Justice Esther Maina came to the rescue of the Dutchman when she ordered that the money be refunded to him.
“Brinke has demonstrated that he was conned the money by people who promised to deliver him gold which turned out to be fake. He has proved he lawfully owned the money which should be released to him forthwith,” ruled Maina.
As some of the victims battle at the High Court to recover their money lost through the fake gold racket, several businessmen are facing prosecution for obtaining millions of shillings through false pretence to deliver gold.
Congolese businessman Andre Kongolo Tshikunga alias Joseph Kimo was charged with obtaining Sh120 million from Ukrainian citizen Ukrainian Kovalenko Hennadii for delivery of a consignment of gold which turned out to be fake.
“Between January 2018 and November 2018 at Afrisolutions Company Limited in Kileleshwa within Nairobi County obtained cash totalling USD 1,059,000 from Kovalenko Hennadii by falsely pretending that you were in position to sell him gold, a fact you knew to be false,” read the charges.
The Ukrainian was allegedly lured into the country on the promise that he will be sold gold only to realise that it was a trap to siphon his money through a tricky gold business and parted with the money after being shown a box containing what looked like the precious stone which turned to be fake.
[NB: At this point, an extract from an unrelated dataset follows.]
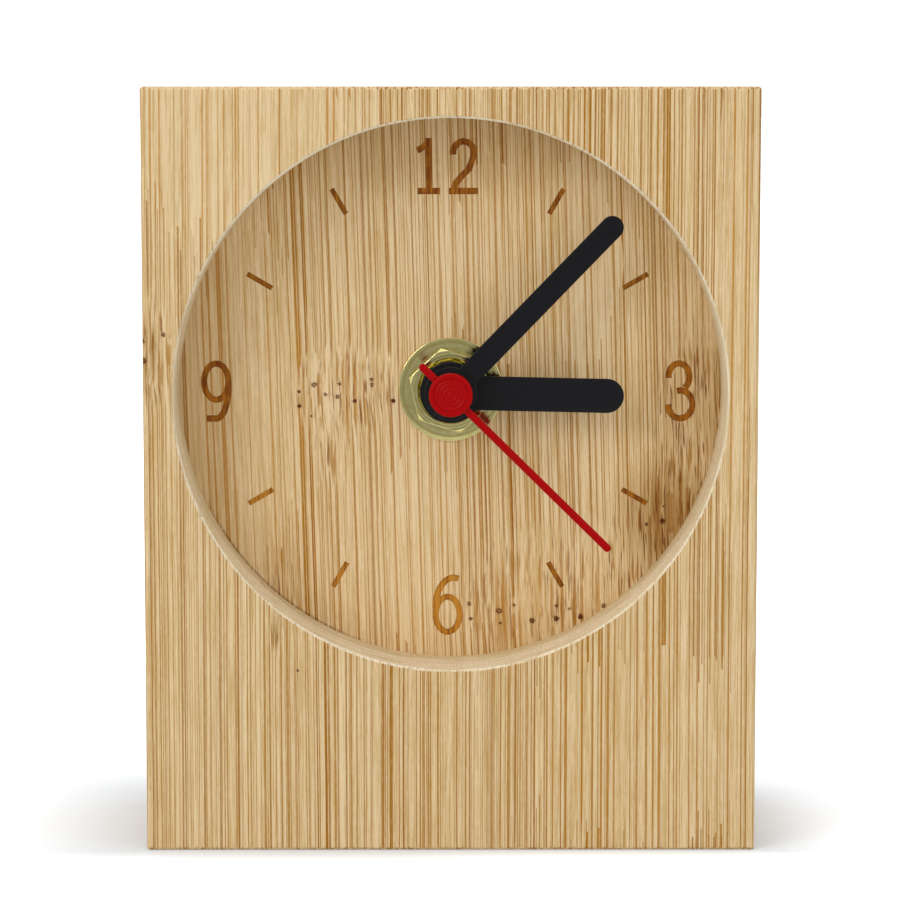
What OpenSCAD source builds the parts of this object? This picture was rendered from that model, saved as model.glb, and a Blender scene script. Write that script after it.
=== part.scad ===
// Desk clock: a bamboo block with a round recess, three hands and a quartz movement behind.
// The clock stands on z = 0, faces -Y, and has x = 0 and y = 0 in the middle of its block.
// Depths run from the front face (0) towards the back. Flat shapes are drawn as seen from the front.

/* [Wooden block] */
// Width of the block
body_w = 80; // [76:0.5:92]
// Height of the block
body_h = 100; // [90:0.5:160]
// Radius of every outer edge
edge_r = 0.5; // [0.2:0.1:1.5]
// Thickness of the front board, which is also the depth of the recess
front_board_t = 10.5; // [9.6:0.1:16]
// Wood between the round hole and each side of the block
side_margin = 4; // [1.5:0.5:8]
// Wood between the round hole and the top of the block
top_margin = 4; // [1.5:0.5:12]
// Chamfer at the front of the round hole
recess_chamfer = 0.3; // [0.1:0.05:0.8]
// Wood between the dial face and the movement pocket
web_t = 3; // [2:0.1:4]
// Room between the movement case and each wall of its pocket
pocket_gap = 0.6; // [0.2:0.1:2]
// How far the movement case sits inside the back face
back_gap = 0.2; // [0.1:0.1:3]

/* [Dial marks] */
// Height of the numerals 3, 6 and 9
numeral_h = 8.2; // [6:0.1:9]
// Width of the numerals 3, 6 and 9
numeral_w = 4.1; // [3:0.1:5]
// Height of the two digits of the numeral 12
twelve_h = 7.4; // [5:0.1:8.5]
// Width of the digit 2 in the numeral 12
two_w = 3.8; // [3:0.1:4.4]
// Width of the foot of the digit 1
one_w = 3; // [2:0.1:3.6]
// Stroke width of the numerals
numeral_stroke = 0.84; // [0.5:0.02:1.1]
// Length of a tick mark
tick_l = 3.8; // [2:0.1:5]
// Width of a tick mark
tick_w = 0.67; // [0.3:0.01:1]
// Depth of the burnt marks
mark_depth = 0.15; // [0.05:0.01:0.4]
// Sideways shift of the whole set of marks
mark_shift_x = -0.4; // [-0.8:0.1:0.8]

/* [Hands] */
// Gap between the hour hand's tip and the recess wall
hour_tip_gap = 13.2; // [10:0.1:18]
// Gap between the minute hand's tip and the recess wall
minute_tip_gap = 4.2; // [2:0.1:10]
// Gap between the second hand's tip and the recess wall
second_tip_gap = 6.7; // [3:0.1:12]
// Width of the hour hand
hour_hand_w = 4.5; // [3:0.1:5.5]
// Width of the minute hand
minute_hand_w = 3; // [2:0.1:4]
// Width of the second hand's needle
second_hand_w = 1; // [0.6:0.02:1.4]
// Length of the second hand's tail, from the axis
second_tail_l = 5.6; // [4:0.1:9]
// Thickness of the hour and minute hands
hand_t = 0.6; // [0.4:0.05:0.8]
// Diameter of the hour hand's round hub
hour_hub_dia = 8.1; // [7:0.1:9]
// Diameter of the minute hand's round hub
minute_hub_dia = 7; // [5:0.1:7.6]
// Diameter of the second hand's round cap
cap_dia = 5.75; // [4.6:0.05:6.6]

/* [Fixing] */
// Outer diameter of the thread that goes through the dial
thread_dia = 8; // [7.4:0.1:8.6]
// Width of the hexagon nut across its flats
nut_flats = 10; // [9.6:0.1:12]
// Thickness of the hexagon nut
nut_t = 2; // [1.6:0.1:2.4]
// Diameter of the washer under the nut
washer_dia = 13.8; // [12.6:0.1:18]
// Thickness of the washer
washer_t = 0.5; // [0.3:0.05:0.7]
// Diameter of the rubber gasket behind the dial
gasket_dia = 24; // [16:0.5:40]
// Thickness of the rubber gasket
gasket_t = 0.8; // [0.5:0.1:1.5]

/* [Movement case] */
// Wall of the case's four sides
case_wall = 1.2; // [0.9:0.1:1.4]
// Wall of the case's front
case_front_t = 1; // [0.8:0.1:1.6]
// Radius of the case's four corners
case_corner_r = 2; // [1:0.1:4]
// Thickness of the cover over the gears
cover_t = 1; // [0.7:0.1:1.4]
// Thickness of the wall between the gears and the battery
partition_t = 1; // [0.8:0.1:1.3]
// Diameter of the hand-setting knob
knob_dia = 8.4; // [6:0.1:10]

/* [Battery] */
// Diameter of the battery
battery_dia = 14.3; // [13.5:0.1:14.5]
// Length of the battery with its nub
battery_l = 50.5; // [50:0.1:52]
// Room at each end of the battery for its contact
contact_room = 1.55; // [1.4:0.05:2.5]
// Room around the battery in its bay
battery_play = 0.2; // [0.15:0.05:0.4]

/* [Gears] */
// Thickness of every gear wheel
wheel_t = 0.7; // [0.5:0.05:0.8]
// Tooth size of the wheels that turn the second hand
seconds_module = 0.25; // [0.24:0.005:0.26]
// Tooth size of the cannon pinion, motion wheel and setting pinion
motion_module = 0.3; // [0.29:0.005:0.31]
// Diameter of the second hand's arbor
second_arbor_dia = 1; // [0.7:0.05:1.1]
// Outer diameter of the minute pipe
minute_pipe_dia = 3; // [2.6:0.05:3.05]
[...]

Investigators and prosecutors claimed in court that Tshikunda is a perennial fraudster who has been conning unsuspecting people with the promise of supplying them with gold.
Two other foreigners, Abdalla Mckenzy (Cameroonian) and Ted Malik Lounou (Gabonese) were charged with defrauding Celik Mesut of Sh215 million in the false promise of supplying 33kgs of gold in December 2022 at Kilimani Area within Nairobi.
Politician Seth Steve Okute and businessman Bruno Otieno also faced charges of obtaining Sh12.7 million from an American, Marjorie Grant, through false pretence to supply gold.
Another suspect, Ranji Taku was charged with defrauding businessman Mustafa Anwer Sh8.2 million while falsely pretending that he could sell him 2kgs of gold.